• GIVEN TASK:
Reproduce exactly the lines from the line with "Write part 2" through the line with "hide_parts(replaced)", both included, and no other lines.

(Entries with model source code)

START

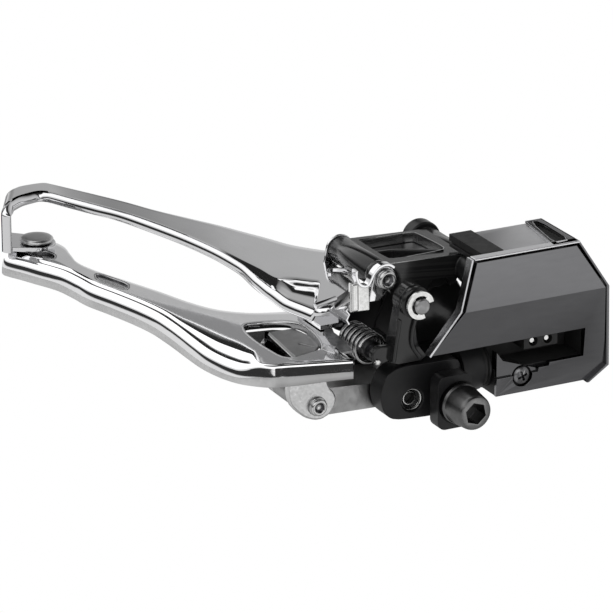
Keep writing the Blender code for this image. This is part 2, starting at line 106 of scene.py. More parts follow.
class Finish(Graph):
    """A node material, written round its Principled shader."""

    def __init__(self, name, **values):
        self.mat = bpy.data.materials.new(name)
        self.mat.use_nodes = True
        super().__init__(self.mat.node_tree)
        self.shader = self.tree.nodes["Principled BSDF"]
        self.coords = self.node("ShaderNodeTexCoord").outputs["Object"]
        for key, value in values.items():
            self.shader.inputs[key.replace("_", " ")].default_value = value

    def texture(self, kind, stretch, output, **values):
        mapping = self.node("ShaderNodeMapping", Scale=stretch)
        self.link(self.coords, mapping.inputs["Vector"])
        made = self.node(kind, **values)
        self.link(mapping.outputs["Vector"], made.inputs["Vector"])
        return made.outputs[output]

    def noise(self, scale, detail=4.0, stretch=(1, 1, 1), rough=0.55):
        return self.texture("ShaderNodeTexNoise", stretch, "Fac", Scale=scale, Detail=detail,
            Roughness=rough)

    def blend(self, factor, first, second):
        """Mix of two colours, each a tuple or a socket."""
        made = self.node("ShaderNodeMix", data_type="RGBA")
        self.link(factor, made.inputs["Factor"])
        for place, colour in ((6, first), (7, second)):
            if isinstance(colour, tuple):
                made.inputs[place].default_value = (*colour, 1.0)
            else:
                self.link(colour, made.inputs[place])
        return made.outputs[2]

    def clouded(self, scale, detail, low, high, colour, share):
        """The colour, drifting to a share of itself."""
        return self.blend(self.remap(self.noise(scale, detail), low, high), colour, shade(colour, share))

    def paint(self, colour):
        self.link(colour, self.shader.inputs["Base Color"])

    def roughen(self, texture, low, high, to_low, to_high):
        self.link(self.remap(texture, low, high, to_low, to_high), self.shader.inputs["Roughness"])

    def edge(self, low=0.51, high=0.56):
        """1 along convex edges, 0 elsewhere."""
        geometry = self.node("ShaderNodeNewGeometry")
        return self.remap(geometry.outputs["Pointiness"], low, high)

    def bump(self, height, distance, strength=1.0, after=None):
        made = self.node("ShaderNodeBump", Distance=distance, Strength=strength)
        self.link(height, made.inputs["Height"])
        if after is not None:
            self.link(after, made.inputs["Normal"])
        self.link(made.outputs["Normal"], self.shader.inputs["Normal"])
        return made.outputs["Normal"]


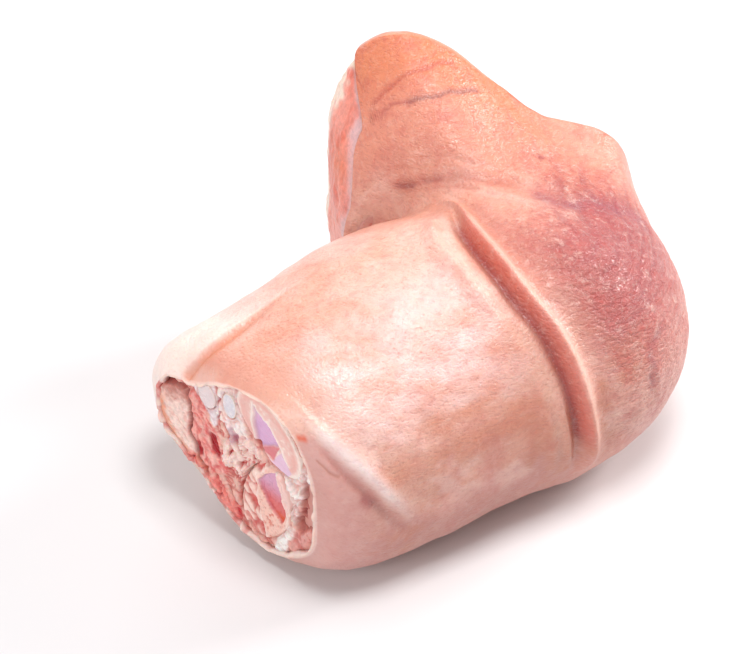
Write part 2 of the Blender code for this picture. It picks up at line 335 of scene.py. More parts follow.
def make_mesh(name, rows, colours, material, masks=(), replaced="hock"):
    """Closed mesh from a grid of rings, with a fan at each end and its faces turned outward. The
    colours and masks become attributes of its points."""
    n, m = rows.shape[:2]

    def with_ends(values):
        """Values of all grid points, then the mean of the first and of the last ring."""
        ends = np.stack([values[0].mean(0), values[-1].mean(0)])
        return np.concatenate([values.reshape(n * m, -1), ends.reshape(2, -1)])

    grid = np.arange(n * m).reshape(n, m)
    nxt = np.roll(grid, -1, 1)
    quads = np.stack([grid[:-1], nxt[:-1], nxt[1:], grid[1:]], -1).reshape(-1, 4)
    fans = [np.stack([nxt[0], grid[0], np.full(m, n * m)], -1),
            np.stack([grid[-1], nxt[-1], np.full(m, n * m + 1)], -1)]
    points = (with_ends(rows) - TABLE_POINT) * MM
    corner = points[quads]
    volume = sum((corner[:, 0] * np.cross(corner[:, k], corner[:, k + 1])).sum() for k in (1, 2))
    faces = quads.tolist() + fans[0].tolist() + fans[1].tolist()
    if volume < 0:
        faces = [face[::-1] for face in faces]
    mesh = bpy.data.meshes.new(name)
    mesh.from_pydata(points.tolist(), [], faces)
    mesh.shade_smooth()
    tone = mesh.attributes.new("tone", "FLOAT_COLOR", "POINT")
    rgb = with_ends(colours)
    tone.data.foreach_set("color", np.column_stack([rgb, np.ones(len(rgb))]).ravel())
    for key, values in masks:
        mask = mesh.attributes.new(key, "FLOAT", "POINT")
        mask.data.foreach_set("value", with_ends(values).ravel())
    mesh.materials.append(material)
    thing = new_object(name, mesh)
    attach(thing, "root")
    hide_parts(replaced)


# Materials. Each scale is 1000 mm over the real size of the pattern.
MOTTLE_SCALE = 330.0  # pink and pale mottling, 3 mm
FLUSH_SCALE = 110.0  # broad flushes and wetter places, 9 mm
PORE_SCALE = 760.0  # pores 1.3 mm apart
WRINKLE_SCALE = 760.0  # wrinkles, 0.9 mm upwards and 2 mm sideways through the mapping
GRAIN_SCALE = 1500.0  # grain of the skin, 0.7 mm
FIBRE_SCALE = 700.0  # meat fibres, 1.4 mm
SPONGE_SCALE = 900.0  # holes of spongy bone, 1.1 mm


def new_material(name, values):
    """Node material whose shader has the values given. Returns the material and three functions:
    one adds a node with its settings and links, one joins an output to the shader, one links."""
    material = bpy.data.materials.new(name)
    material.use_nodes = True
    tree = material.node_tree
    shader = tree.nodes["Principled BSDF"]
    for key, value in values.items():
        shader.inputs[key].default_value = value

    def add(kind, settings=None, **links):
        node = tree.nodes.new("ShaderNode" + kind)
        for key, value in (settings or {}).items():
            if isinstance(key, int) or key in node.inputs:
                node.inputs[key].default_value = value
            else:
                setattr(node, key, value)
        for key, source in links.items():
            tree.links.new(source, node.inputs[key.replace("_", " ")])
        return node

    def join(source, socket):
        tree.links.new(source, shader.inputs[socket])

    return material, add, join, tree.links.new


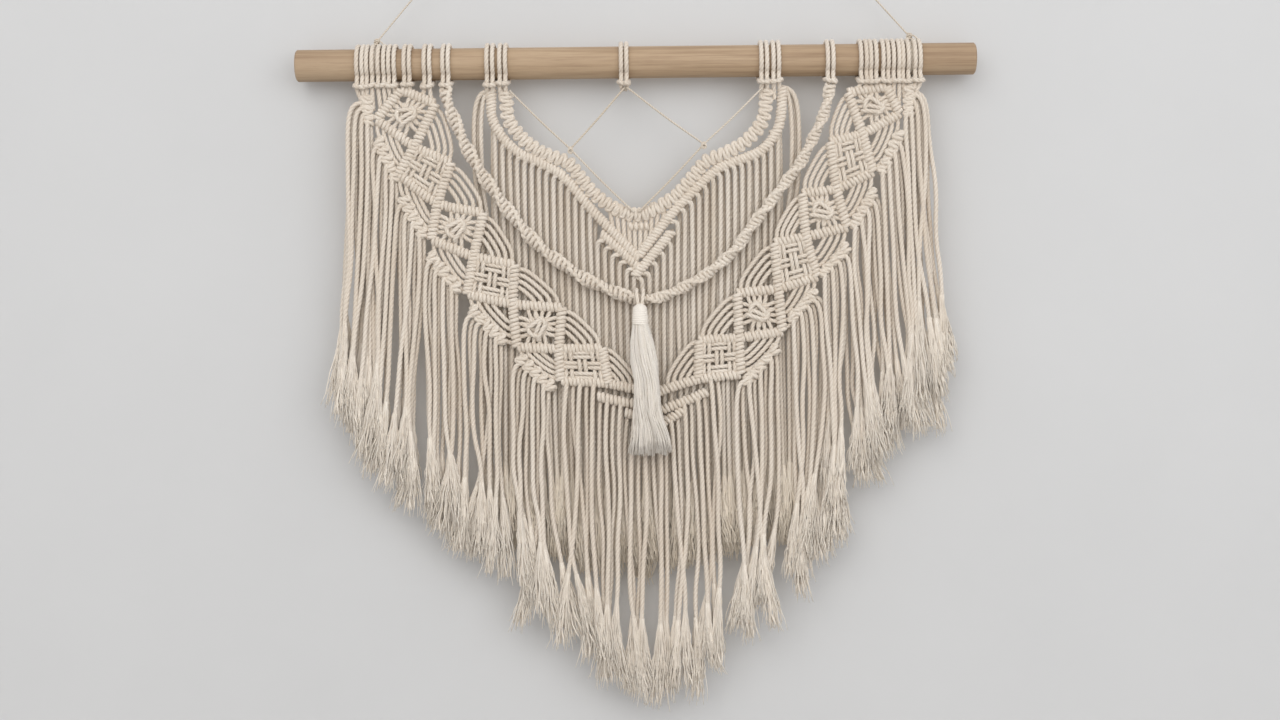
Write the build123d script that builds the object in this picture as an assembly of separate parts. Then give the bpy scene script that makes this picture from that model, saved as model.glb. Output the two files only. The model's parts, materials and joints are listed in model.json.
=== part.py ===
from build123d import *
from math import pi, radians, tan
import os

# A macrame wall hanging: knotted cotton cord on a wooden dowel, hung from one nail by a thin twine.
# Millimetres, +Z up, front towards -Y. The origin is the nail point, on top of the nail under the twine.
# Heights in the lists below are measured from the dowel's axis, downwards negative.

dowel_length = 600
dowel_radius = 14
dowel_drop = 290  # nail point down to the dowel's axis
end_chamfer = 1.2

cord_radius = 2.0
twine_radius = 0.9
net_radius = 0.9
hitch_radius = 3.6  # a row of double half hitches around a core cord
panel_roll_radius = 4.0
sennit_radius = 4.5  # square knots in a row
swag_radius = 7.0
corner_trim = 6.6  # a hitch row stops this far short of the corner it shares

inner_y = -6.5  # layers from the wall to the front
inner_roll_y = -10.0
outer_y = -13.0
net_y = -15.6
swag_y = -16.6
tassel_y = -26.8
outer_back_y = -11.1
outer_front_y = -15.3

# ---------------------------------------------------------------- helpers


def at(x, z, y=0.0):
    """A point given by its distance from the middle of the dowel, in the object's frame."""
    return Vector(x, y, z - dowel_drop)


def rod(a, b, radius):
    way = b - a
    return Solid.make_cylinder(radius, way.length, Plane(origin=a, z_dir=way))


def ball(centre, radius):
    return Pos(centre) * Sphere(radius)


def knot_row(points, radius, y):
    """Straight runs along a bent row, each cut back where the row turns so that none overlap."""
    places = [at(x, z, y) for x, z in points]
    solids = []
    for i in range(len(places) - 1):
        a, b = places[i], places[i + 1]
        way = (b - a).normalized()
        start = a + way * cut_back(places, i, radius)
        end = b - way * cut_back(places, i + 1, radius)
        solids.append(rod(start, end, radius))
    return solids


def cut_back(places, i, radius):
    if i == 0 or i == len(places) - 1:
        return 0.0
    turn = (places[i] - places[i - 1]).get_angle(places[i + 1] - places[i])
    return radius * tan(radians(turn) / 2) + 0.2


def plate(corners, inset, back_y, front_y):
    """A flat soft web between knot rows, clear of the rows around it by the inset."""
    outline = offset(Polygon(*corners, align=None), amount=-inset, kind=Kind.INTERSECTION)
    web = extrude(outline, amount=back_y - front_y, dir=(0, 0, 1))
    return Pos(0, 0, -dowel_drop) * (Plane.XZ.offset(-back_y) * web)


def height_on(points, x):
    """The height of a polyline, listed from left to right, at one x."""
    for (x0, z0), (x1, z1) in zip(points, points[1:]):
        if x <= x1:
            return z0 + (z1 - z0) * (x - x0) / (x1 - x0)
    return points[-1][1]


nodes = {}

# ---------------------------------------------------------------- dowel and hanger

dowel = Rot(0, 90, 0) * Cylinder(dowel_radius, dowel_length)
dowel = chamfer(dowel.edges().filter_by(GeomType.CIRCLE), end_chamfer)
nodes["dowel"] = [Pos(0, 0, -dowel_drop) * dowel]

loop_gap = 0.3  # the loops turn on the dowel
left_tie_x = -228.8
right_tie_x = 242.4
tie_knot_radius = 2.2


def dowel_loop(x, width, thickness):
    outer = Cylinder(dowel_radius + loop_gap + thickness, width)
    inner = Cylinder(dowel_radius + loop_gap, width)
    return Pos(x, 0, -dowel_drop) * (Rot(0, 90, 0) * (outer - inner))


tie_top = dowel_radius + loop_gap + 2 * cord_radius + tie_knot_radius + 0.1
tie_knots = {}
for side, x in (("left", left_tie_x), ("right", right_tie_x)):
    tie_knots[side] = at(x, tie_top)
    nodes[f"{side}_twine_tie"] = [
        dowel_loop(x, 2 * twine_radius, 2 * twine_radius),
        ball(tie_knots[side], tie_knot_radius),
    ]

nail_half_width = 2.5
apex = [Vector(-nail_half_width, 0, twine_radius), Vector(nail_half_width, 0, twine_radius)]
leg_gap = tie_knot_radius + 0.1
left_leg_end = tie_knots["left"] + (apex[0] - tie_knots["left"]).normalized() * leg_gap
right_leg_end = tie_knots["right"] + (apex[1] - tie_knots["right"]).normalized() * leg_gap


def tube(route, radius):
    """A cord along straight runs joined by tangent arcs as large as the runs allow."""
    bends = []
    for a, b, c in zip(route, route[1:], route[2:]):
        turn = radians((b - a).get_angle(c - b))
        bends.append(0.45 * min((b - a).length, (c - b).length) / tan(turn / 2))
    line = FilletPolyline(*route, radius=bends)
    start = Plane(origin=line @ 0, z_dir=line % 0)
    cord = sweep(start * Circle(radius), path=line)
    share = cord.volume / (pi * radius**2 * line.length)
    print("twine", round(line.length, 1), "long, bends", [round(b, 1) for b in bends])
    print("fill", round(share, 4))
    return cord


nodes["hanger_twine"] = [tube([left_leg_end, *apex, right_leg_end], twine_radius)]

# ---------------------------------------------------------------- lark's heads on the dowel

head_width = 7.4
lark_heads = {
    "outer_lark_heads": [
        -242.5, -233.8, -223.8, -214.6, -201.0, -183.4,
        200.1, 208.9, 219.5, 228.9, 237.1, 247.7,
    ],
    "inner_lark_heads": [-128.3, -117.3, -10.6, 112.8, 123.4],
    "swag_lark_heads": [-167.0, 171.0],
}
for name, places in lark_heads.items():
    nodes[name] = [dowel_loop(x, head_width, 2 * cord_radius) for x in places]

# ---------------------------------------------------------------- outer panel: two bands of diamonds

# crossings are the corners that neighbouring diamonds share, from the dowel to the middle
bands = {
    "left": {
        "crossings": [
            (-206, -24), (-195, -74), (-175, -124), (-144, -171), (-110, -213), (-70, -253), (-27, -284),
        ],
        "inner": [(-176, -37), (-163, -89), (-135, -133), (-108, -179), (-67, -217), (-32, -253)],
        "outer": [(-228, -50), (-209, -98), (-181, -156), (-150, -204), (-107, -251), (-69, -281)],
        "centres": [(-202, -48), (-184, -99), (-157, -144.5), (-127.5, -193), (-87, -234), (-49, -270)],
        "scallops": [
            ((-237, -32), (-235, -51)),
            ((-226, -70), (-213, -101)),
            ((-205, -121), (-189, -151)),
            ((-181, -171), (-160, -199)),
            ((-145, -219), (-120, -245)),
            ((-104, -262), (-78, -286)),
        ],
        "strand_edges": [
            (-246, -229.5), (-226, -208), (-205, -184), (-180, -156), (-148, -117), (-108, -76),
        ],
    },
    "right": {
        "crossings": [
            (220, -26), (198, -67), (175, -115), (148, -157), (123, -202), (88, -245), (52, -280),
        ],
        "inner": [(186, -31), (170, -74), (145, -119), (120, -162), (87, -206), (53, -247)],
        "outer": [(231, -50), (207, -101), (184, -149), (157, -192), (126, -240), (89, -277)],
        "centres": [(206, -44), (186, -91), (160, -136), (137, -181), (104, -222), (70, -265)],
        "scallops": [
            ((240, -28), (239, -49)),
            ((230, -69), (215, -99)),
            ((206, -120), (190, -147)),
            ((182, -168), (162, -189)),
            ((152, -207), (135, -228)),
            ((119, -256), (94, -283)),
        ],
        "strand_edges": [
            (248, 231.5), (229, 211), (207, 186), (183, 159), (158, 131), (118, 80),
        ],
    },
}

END

• ANSWER TO THE TASK:
Write part 2 of the Blender code for this picture. It picks up at line 335 of scene.py. More parts follow.
def make_mesh(name, rows, colours, material, masks=(), replaced="hock"):
    """Closed mesh from a grid of rings, with a fan at each end and its faces turned outward. The
    colours and masks become attributes of its points."""
    n, m = rows.shape[:2]

    def with_ends(values):
        """Values of all grid points, then the mean of the first and of the last ring."""
        ends = np.stack([values[0].mean(0), values[-1].mean(0)])
        return np.concatenate([values.reshape(n * m, -1), ends.reshape(2, -1)])

    grid = np.arange(n * m).reshape(n, m)
    nxt = np.roll(grid, -1, 1)
    quads = np.stack([grid[:-1], nxt[:-1], nxt[1:], grid[1:]], -1).reshape(-1, 4)
    fans = [np.stack([nxt[0], grid[0], np.full(m, n * m)], -1),
            np.stack([grid[-1], nxt[-1], np.full(m, n * m + 1)], -1)]
    points = (with_ends(rows) - TABLE_POINT) * MM
    corner = points[quads]
    volume = sum((corner[:, 0] * np.cross(corner[:, k], corner[:, k + 1])).sum() for k in (1, 2))
    faces = quads.tolist() + fans[0].tolist() + fans[1].tolist()
    if volume < 0:
        faces = [face[::-1] for face in faces]
    mesh = bpy.data.meshes.new(name)
    mesh.from_pydata(points.tolist(), [], faces)
    mesh.shade_smooth()
    tone = mesh.attributes.new("tone", "FLOAT_COLOR", "POINT")
    rgb = with_ends(colours)
    tone.data.foreach_set("color", np.column_stack([rgb, np.ones(len(rgb))]).ravel())
    for key, values in masks:
        mask = mesh.attributes.new(key, "FLOAT", "POINT")
        mask.data.foreach_set("value", with_ends(values).ravel())
    mesh.materials.append(material)
    thing = new_object(name, mesh)
    attach(thing, "root")
    hide_parts(replaced)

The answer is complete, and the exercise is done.